Reading interview notes, from interviewing others not long ago, I came across a great question from a candidate applying for a quality engineering role at my old company. This lovely person asked “what exactly do you do?”.

I love this question.

"In my capacity as a Staff Quality Engineer and Quality coach I create and promote a quality mindset within the engineering team and the business. I work with stakeholders to discover or determine quality goals, explore the product to gain context, but also establish and support Observability to get the right data and better context of what is happening with our Products Health. Looking at what happens after a story/feature has been shipped, “shifting right” as well as “shifting left”. It’s about collaboration and exploration."

Well that’s the elevator pitch over 😛

Paul Mescal clapping for the author

Thanks for your support Paul Mescal, it is as always...appreciated.

What I didn’t mention is that testing is at the heart of everything I do. I am also a testing advocate. So as you can guess my testing and quality mindset can be beneficial at anytime in the SDLC. I am curious. Curious and then curious some more. I ask questions all the time. Even if it is just internally. Even if it annoys the f*ck out of people - I have Curiosity aligned with purpose (knowing oneself within the context they work).

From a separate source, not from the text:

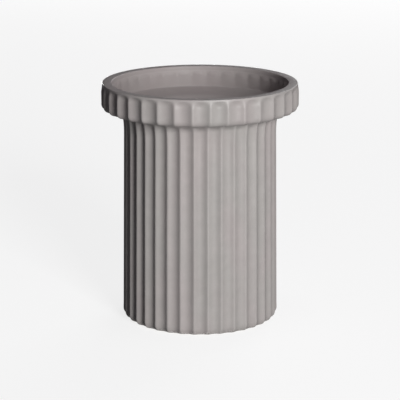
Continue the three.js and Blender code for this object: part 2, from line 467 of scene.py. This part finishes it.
def turned_solid(name, points, material):
    """A plain turned piece from points of radius and height that start and end on the axis."""
    profile = np.array(points)
    angles = np.arange(ROUND_COLUMNS) * 2 * math.pi / ROUND_COLUMNS
    radii = np.repeat(profile[:, [0]], ROUND_COLUMNS, axis=1)
    heights = np.repeat(profile[:, [1]], ROUND_COLUMNS, axis=1)
    return finished(name, turned_mesh(name, radii, heights, angles, closed=False), material)


def groove(centre, width, depth, level):
    """Points of a shallow round groove in a flat face, from its outer side to its inner side."""
    shares = np.linspace(-1, 1, GROOVE_STEPS + 1)
    return [(centre - share * width / 2, level + depth * (1 - share * share)) for share in shares]


def stopper_stem(foot, seat):
    """Points up the stem, which is slimmer at its foot and has sealing ribs round it."""
    stem_radius = HOLE_RADIUS - STOPPER_CLEARANCE
    points = corner(stem_radius - STOPPER_TAPER - STEM_EDGE, foot + STEM_EDGE, STEM_EDGE, -90, 0)
    gap = (seat - foot) / (RIB_COUNT + 1)
    for rib in range(RIB_COUNT):
        middle = foot + gap * (rib + 1)
        radius = stem_radius - STOPPER_TAPER * (seat - middle) / (seat - foot)
        points += arc(radius, middle, RIB_PROUD, RIB_WIDTH / 2, -90, 90)
    return points + [(stem_radius, seat)]


def stopper_grip(base):
    """Points up the knob, with a dimple for the finger tip."""
    fillet = GRIP_NECK_FILLET
    points = corner(GRIP_NECK_RADIUS + fillet, base + fillet, fillet, 270, 180)
    bulge = GRIP_RADIUS - GRIP_NECK_RADIUS
    tip = base + GRIP_HEIGHT
    points += corner(GRIP_NECK_RADIUS, tip - bulge, bulge, -90, 90, 2 * EDGE_STEPS)[1:]
    for share in np.linspace(0, 1, EDGE_STEPS + 1)[1:]:
        sunk = GRIP_DIMPLE_DEPTH * (1 - math.cos(math.pi * share)) / 2
        points.append((GRIP_NECK_RADIUS * (1 - share), tip - sunk))
    return points


def rubber_stopper(material):
    """The stopper: a stem in the drain hole, a flange with a groove on the floor and a knob."""
    seat = FLOOR_Z + STOPPER_CLEARANCE
    foot = seat - FLOOR_THICKNESS - STOPPER_CLEARANCE
    edge = FLANGE_THICKNESS / 2
    top = seat + FLANGE_THICKNESS
    flange_r = HOLE_RADIUS + FLANGE_OVERLAP - edge
    points = [(0, foot)] + stopper_stem(foot, seat)
    points += corner(flange_r, seat + edge, edge, -90, 90, 2 * EDGE_STEPS)
    points += groove(FLANGE_GROOVE_RADIUS, FLANGE_GROOVE_WIDTH, -FLANGE_GROOVE_DEPTH, top)
    points += stopper_grip(top)
    return turned_solid("rubber_stopper", points, material)


def rubber_pad(index, material):
    """One stick-on pad with two shallow rings in its lower face."""
    points = [(0, 0)]
    for ring in PAD_GROOVE_RADII:
        points += groove(ring, PAD_GROOVE_WIDTH, PAD_GROOVE_DEPTH, 0)[::-1]
    points += corner(PAD_RADIUS - PAD_EDGE, PAD_EDGE, PAD_EDGE, -90, 0)
    points += [(PAD_RADIUS, RECESS_Z), (0, RECESS_Z)]
    made = turned_solid(f"rubber_pad_{index + 1}", points, material)
    angle = 2 * math.pi * (index + 0.5) / PAD_COUNT
    offset = Vector((math.cos(angle), math.sin(angle), 0)) * PAD_RING_RADIUS * MM
    made.data.transform(Matrix.Translation(offset))
    return made


# Materials


class Nodes:
    """A node tree, with short ways to add the nodes that it needs."""

    def __init__(self, tree):
        self.tree = tree

    def node(self, kind, **settings):
        made = self.tree.nodes.new(kind)
        for name, value in settings.items():
            setattr(made, name, value)
        return made

    def feed(self, source, socket):
        """Link a socket to another, or set it to a value."""
        if isinstance(source, bpy.types.NodeSocket):
            self.tree.links.new(source, socket)
        else:
            socket.default_value = source

    def mix(self, share, first, second):
        """A mix of two colours, each one a colour or a socket."""
        made = self.node("ShaderNodeMix", data_type="RGBA")
        for source, name, kind in ((share, "Factor", "VALUE"), (first, "A", "RGBA"), (second, "B", "RGBA")):
            self.feed(source, next(i for i in made.inputs if i.name == name and i.type == kind))
        return next(o for o in made.outputs if o.type == "RGBA")

    def spread(self, value, low, high, to_low, to_high):
        """The value's range from low to high stretched to another range."""
        made = self.node("ShaderNodeMapRange")
        for name, number in zip(("From Min", "From Max", "To Min", "To Max"), (low, high, to_low, to_high)):
            made.inputs[name].default_value = number
        self.feed(value, made.inputs["Value"])
        return made.outputs["Result"]


class Paint(Nodes):
    """The nodes of one material of the object, placed by its own coordinates."""

    def __init__(self, name):
        self.material = bpy.data.materials.new(name)
        self.material.use_nodes = True
        super().__init__(self.material.node_tree)
        self.shader = self.tree.nodes["Principled BSDF"]
        self.place = self.node("ShaderNodeTexCoord").outputs["Object"]

    def noise(self, size, detail=3, stretch=1):
        """Noise from 0 to 1 with lumps about this many millimetres across, and stretched upwards."""
        scaled = self.node("ShaderNodeVectorMath", operation="MULTIPLY")
        scaled.inputs[1].default_value = (1, 1, 1 / stretch)
        self.feed(self.place, scaled.inputs[0])
        made = self.node("ShaderNodeTexNoise")
        made.inputs["Scale"].default_value = 1 / (size * MM)
        made.inputs["Detail"].default_value = detail
        self.feed(scaled.outputs["Vector"], made.inputs["Vector"])
        return made.outputs["Fac"]

    def patches(self, size, span=NOISE_RANGE, to_low=0, to_high=1, **settings):
        """Noise of which one range fills another."""
        return self.spread(self.noise(size, **settings), *span, to_low, to_high)

    def mark(self, name):
        """A value that the mesh carries at its points."""
        return self.node("ShaderNodeAttribute", attribute_name=name).outputs["Fac"]

    def bump(self, height, depth, under=None):
        """Bump of a height from 0 to 1 that stands for this many millimetres."""
        made = self.node("ShaderNodeBump")
        made.inputs["Distance"].default_value = depth * MM
        self.feed(height, made.inputs["Height"])
        if under is not None:
            self.feed(under, made.inputs["Normal"])
        return made.outputs["Normal"]

    def finish(self, colour, roughness, normal):
        self.feed(colour, self.shader.inputs["Base Color"])
        self.feed(roughness, self.shader.inputs["Roughness"])
        self.feed(normal, self.shader.inputs["Normal"])
        return self.material


def grey(tone):
    """A plain value written as a colour, for a mix."""
    return (tone, tone, tone, 1)


def glaze_colour(paint, grain, inside):
    """Warm grey with faint pink and green clouds, patches and fine specks, paler on ridges, and inside pinker
    and darker, the darkening being painted shade.
    """
    clouds = paint.patches(CLOUD_SIZE, CLOUD_RANGE, detail=2, stretch=CLOUD_STRETCH)
    colour = paint.mix(clouds, GLAZE_PINKISH, GLAZE_GREENISH)
    darker = paint.mix(PATCH_DARKENING, colour, BLACK)
    colour = paint.mix(paint.patches(PATCH_SIZE), colour, darker)
    colour = paint.mix(paint.spread(grain, *NOISE_RANGE, 0, SPECK_SHARE), colour, GLAZE_SPECK)
    # inside the pot the glaze turns pinker and darker; the darkening is painted shade
    colour = paint.mix(inside, colour, GLAZE_INSIDE_PINK_AND_SHADED)
    ridge = paint.mark("ridge")
    return paint.mix(paint.spread(ridge, THIN_START, 1, 0, THIN_SHARE), colour, GLAZE_THIN)


def bare_clay_share(paint):
    """1 on the bare foot ring and 0 on the glaze, with a slightly wavy line between them."""
    height = paint.node("ShaderNodeSeparateXYZ")
    paint.feed(paint.place, height.inputs["Vector"])
    wavy = paint.node("ShaderNodeMath", operation="MULTIPLY_ADD")
    paint.feed(paint.noise(CLAY_LINE_WAVE_SIZE), wavy.inputs[0])
    paint.feed(CLAY_LINE_WAVE * MM, wavy.inputs[1])
    paint.feed(height.outputs["Z"], wavy.inputs[2])
    low, high = CLAY_LINE
    return paint.spread(wavy.outputs["Value"], low * MM, high * MM, 1, 0)


def ceramic_glaze():
    """Satin warm grey glaze over a pale clay, which is bare under the foot ring."""
    paint = Paint("ceramic_glaze")
    grain = paint.noise(SPECK_SIZE, detail=4)
    inside = paint.spread(paint.mark("inside"), 0, 1, 0, INSIDE_SHARE)
    clay = paint.mix(paint.patches(CLAY_SIZE), CLAY_LIGHT, CLAY_DARK)
    colour = paint.mix(bare_clay_share(paint), glaze_colour(paint, grain, inside), clay)
    smooth, rough = GLAZE_ROUGHNESS
    patchy = paint.patches(GLAZE_ROUGHNESS_SIZE, to_low=smooth, to_high=rough)
    roughness = paint.mix(inside, patchy, grey(INSIDE_ROUGHNESS))
    paint.shader.inputs["IOR"].default_value = GLAZE_REFRACTION
    waves = paint.noise(GLAZE_WAVE_SIZE, detail=2)
    normal = paint.bump(waves, GLAZE_WAVE_DEPTH, paint.bump(grain, SPECK_DEPTH))
    return paint.finish(colour, roughness, normal)


def moulded_rubber(name, base, dusty):
    """Matte moulded rubber with a fine pebbled skin and a little dust."""
    paint = Paint(name)
    colour = paint.mix(paint.patches(DUST_SIZE, DUST_RANGE, 0, DUST_SHARE), base, dusty)
    smooth, rough = RUBBER_ROUGHNESS
    roughness = paint.patches(RUBBER_ROUGHNESS_SIZE, to_low=smooth, to_high=rough)
    return paint.finish(colour, roughness, paint.bump(paint.noise(PEBBLE_SIZE, detail=2), PEBBLE_DEPTH))


def pale_floor():
    """Pale floor that shows the pot's shadow. To eyes and lamps below it is clear, to show the underside."""
    material = bpy.data.materials.new("pale_floor")
    material.use_nodes = True
    material.node_tree.nodes.clear()
    nodes = Nodes(material.node_tree)
    matte = nodes.node("ShaderNodeBsdfDiffuse")
    nodes.feed(FLOOR_COLOUR, matte.inputs["Color"])
    path = nodes.node("ShaderNodeLightPath")
    glow = nodes.node("ShaderNodeEmission")
    nodes.feed(nodes.spread(path.outputs["Is Camera Ray"], 0, 1, 0, FLOOR_GLOW), glow.inputs["Strength"])
    both = nodes.node("ShaderNodeAddShader")
    nodes.feed(matte.outputs["BSDF"], both.inputs[0])
    nodes.feed(glow.outputs["Emission"], both.inputs[1])
    clear = nodes.node("ShaderNodeBsdfTransparent")
    side = nodes.node("ShaderNodeNewGeometry")
    either = nodes.node("ShaderNodeMath", operation="MAXIMUM")
    nodes.feed(side.outputs["Backfacing"], either.inputs[0])
    nodes.feed(path.outputs["Is Shadow Ray"], either.inputs[1])
    choice = nodes.node("ShaderNodeMixShader")
    nodes.feed(either.outputs["Value"], choice.inputs["Fac"])
    nodes.feed(both.outputs["Shader"], choice.inputs[1])
    nodes.feed(clear.outputs["BSDF"], choice.inputs[2])
    out = nodes.node("ShaderNodeOutputMaterial")
    nodes.feed(choice.outputs["Shader"], out.inputs["Surface"])
    return material


# Stage


def area_light(name, azimuth, elevation, distance, width, height, power):
    """An oblong soft light that faces the middle of the pot. Azimuth 0 is the camera's side, 90 its right."""
    data = bpy.data.lights.new(name, "AREA")
    data.shape = "RECTANGLE"
    data.size = width
    data.size_y = height
    data.energy = power
    light = bpy.data.objects.new(name, data)
    bpy.context.scene.collection.objects.link(light)
    turn, rise = math.radians(azimuth), math.radians(elevation)
    away = Vector((math.sin(turn) * math.cos(rise), -math.cos(turn) * math.cos(rise), math.sin(rise)))
    light.location = (cad_low + cad_high) / 2 + away * distance
    light.rotation_euler = away.to_track_quat("Z", "Y").to_euler()
    return light


def stage_floor():
    mesh = bpy.data.meshes.new("floor")
    w = FLOOR_HALF_WIDTH
    mesh.from_pydata([(-w, -w, 0), (w, -w, 0), (w, w, 0), (-w, w, 0)], [], [(0, 1, 2, 3)])
    mesh.materials.append(pale_floor())
    floor = bpy.data.objects.new("floor", mesh)
    bpy.context.scene.collection.objects.link(floor)


def surroundings():
    """A dim even light from all round. To the camera it is the photo's pale background."""
    world = bpy.data.worlds.new("surroundings")
    bpy.context.scene.world = world
    world.use_nodes = True
    nodes = Nodes(world.node_tree)
    background = nodes.tree.nodes["Background"]
    seen = nodes.node("ShaderNodeLightPath").outputs["Is Camera Ray"]
    nodes.feed(nodes.mix(seen, AMBIENT_TINT, WHITE), background.inputs["Color"])
    nodes.feed(nodes.spread(seen, 0, 1, AMBIENT, BACKGROUND), background.inputs["Strength"])


def camera():
    data = bpy.data.cameras.new("camera")
    data.sensor_width = SENSOR_WIDTH
    data.lens = FOCAL_PIXELS * SENSOR_WIDTH / IMAGE_PIXELS
    made = bpy.data.objects.new("camera", data)
    bpy.context.scene.collection.objects.link(made)
    turn = math.radians(CAMERA_AZIMUTH)
    away = CAMERA_DISTANCE
    made.location = (math.sin(turn) * away, -math.cos(turn) * away, CAMERA_HEIGHT)
    made.rotation_euler = (math.radians(90 - CAMERA_PITCH), 0, turn)
    bpy.context.scene.camera = made


# The object

pot = ceramic_pot(ceramic_glaze())
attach(pot, "pot")
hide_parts("pot_shell")

stopper = rubber_stopper(moulded_rubber("stopper_rubber", STOPPER_COLOUR, STOPPER_DUST))
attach(stopper, "stopper")
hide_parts("drain_stopper")

pad_rubber = moulded_rubber("pad_rubber", PAD_COLOUR, PAD_DUST)
for index in range(PAD_COUNT):
    pad = rubber_pad(index, pad_rubber)
    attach(pad, "pot")
    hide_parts(f"foot_pad_{index + 1}")

# The photo's stage

stage_floor()
surroundings()
area_light("key", KEY_AZIMUTH, KEY_ELEVATION, KEY_DISTANCE, KEY_WIDTH, KEY_HEIGHT, KEY_POWER)
area_light("back_fill", BACK_AZIMUTH, BACK_ELEVATION, BACK_DISTANCE, BACK_WIDTH, BACK_WIDTH, BACK_POWER)
rear = area_light("rear", REAR_AZIMUTH, REAR_ELEVATION, REAR_DISTANCE, REAR_WIDTH, REAR_HEIGHT, REAR_POWER)
rear.visible_camera = False
area_light("top_fill", 0, STRAIGHT_UP, TOP_DISTANCE, TOP_WIDTH, TOP_WIDTH, TOP_POWER)
area_light("underside", 0, -STRAIGHT_UP, UNDER_DISTANCE, UNDER_WIDTH, UNDER_WIDTH, UNDER_POWER)
camera()
bpy.context.scene.view_settings.view_transform = "Standard"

You see it all starts with an idea.

Quality engineers, software engineers, testers, we collaborate around the ideas and data to form requirement artefacts. We collaborate to think about requirement and product risks. We use these artefacts to stem architecture design, platform design, code design etc. To break up the work, slice it based on event mapping and risk storming. We write the code. We have operational and non operational software that we can assess. We deploy the software to production. We keep observing, supporting and maintaining that software in production and then we do it all over again for the next feature ideas or iteration on that product. This is a simplistic view of what we do but it works.

We talk about shifting left because we want to prevent bugs not break things. So we get curious before you get furious (we've all seen the tester vs developer memes). We pause before judging and taking offence when people don’t understand the points we raise, we stay engaged with the people and the world we need to influence. Why amp up your anger when you can work your wonder, as I always say to my imaginary mate Paul.

Thanks for reading.

If you enjoyed this brain dump, please click to follow or share to help others find it. Feel free to leave a comment also — I am open to insight, learning and discussion.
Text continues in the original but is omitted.